> WRITTEN REQUEST
Output the full listing word for word.
--- start ---
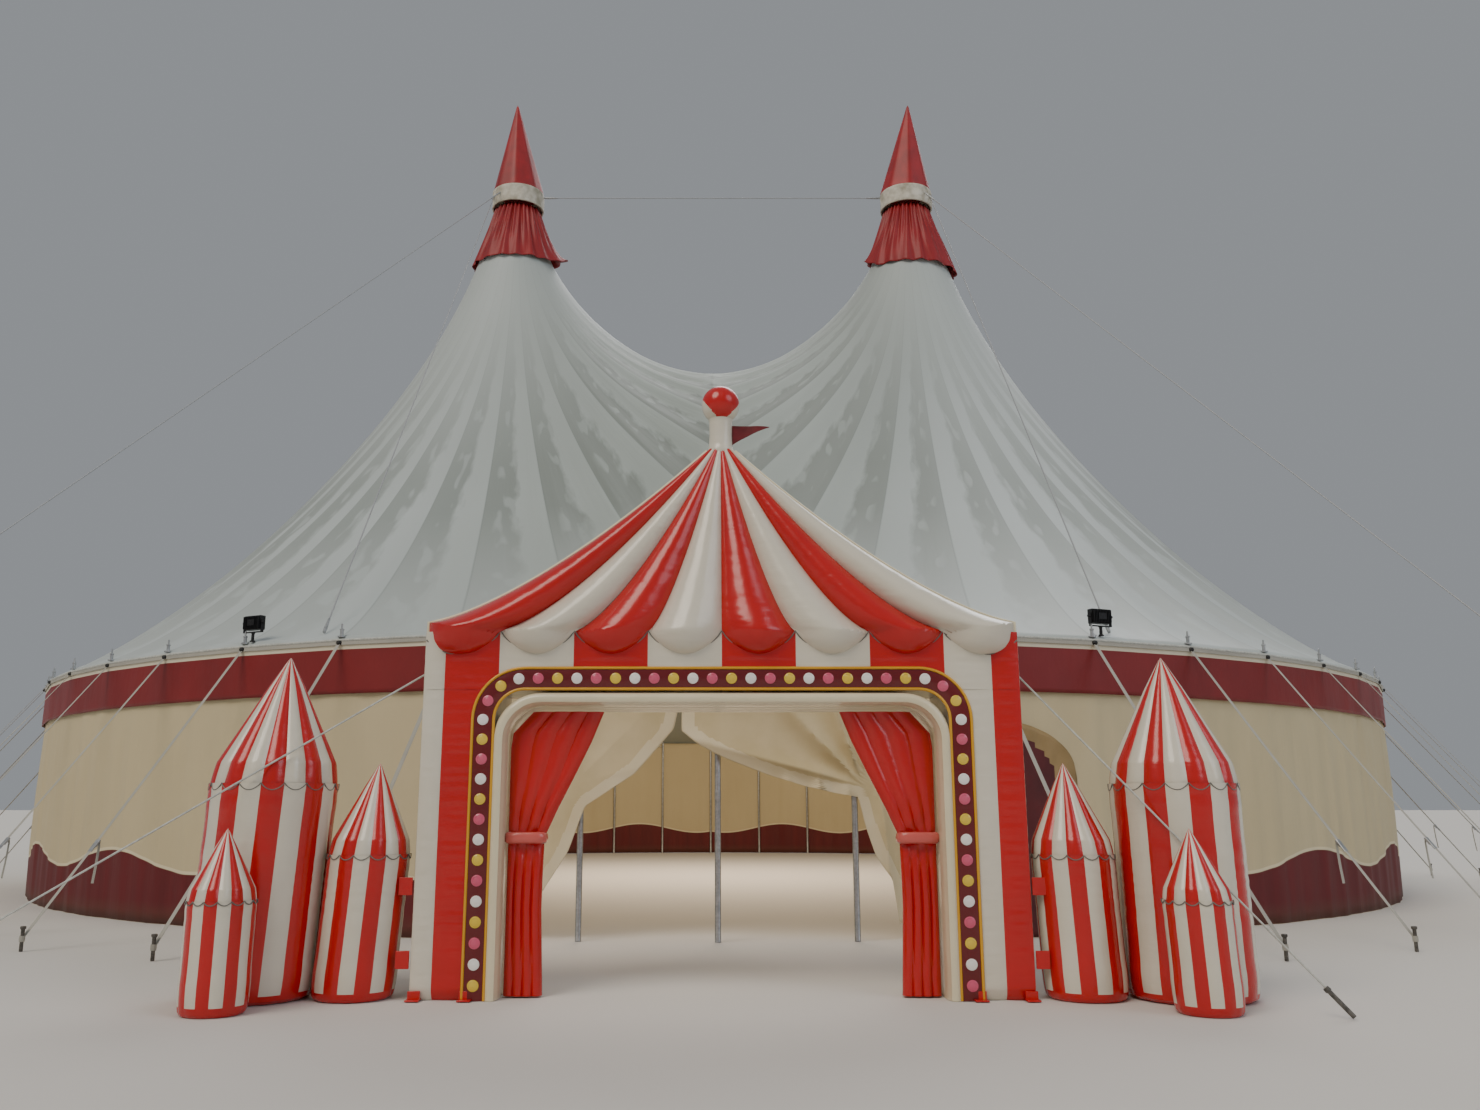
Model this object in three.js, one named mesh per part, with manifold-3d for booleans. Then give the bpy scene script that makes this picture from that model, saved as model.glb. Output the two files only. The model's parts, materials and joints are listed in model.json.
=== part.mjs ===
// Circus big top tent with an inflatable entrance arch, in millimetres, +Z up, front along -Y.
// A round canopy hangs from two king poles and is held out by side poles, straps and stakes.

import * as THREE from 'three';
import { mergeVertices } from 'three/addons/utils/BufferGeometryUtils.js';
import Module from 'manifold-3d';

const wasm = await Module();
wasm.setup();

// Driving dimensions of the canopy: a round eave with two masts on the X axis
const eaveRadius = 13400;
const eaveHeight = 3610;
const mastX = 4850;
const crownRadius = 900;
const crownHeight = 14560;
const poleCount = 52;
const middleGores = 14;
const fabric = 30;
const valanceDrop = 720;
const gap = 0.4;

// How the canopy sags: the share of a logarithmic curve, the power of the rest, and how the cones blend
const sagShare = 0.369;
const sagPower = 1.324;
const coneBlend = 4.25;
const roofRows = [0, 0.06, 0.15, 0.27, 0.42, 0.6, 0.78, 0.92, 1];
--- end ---
> RESULT OF THE TASK
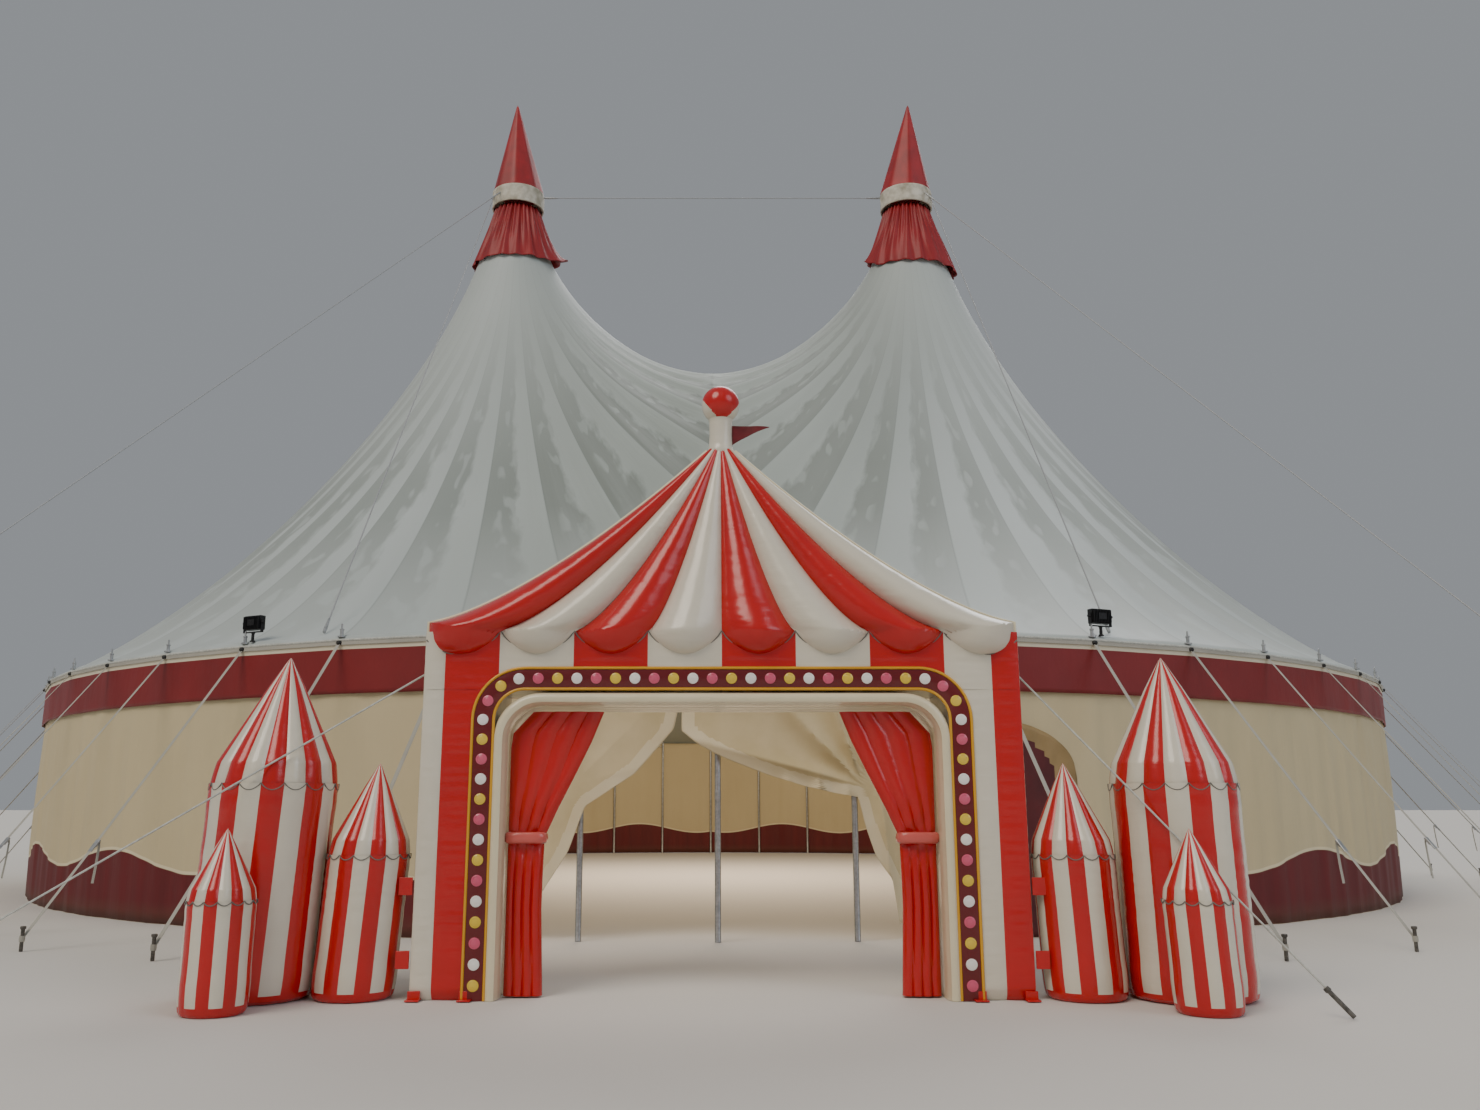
Model this object in three.js, one named mesh per part, with manifold-3d for booleans. Then give the bpy scene script that makes this picture from that model, saved as model.glb. Output the two files only. The model's parts, materials and joints are listed in model.json.
=== part.mjs ===
// Circus big top tent with an inflatable entrance arch, in millimetres, +Z up, front along -Y.
// A round canopy hangs from two king poles and is held out by side poles, straps and stakes.

import * as THREE from 'three';
import { mergeVertices } from 'three/addons/utils/BufferGeometryUtils.js';
import Module from 'manifold-3d';

const wasm = await Module();
wasm.setup();

// Driving dimensions of the canopy: a round eave with two masts on the X axis
const eaveRadius = 13400;
const eaveHeight = 3610;
const mastX = 4850;
const crownRadius = 900;
const crownHeight = 14560;
const poleCount = 52;
const middleGores = 14;
const fabric = 30;
const valanceDrop = 720;
const gap = 0.4;

// How the canopy sags: the share of a logarithmic curve, the power of the rest, and how the cones blend
const sagShare = 0.369;
const sagPower = 1.324;
const coneBlend = 4.25;
const roofRows = [0, 0.06, 0.15, 0.27, 0.42, 0.6, 0.78, 0.92, 1];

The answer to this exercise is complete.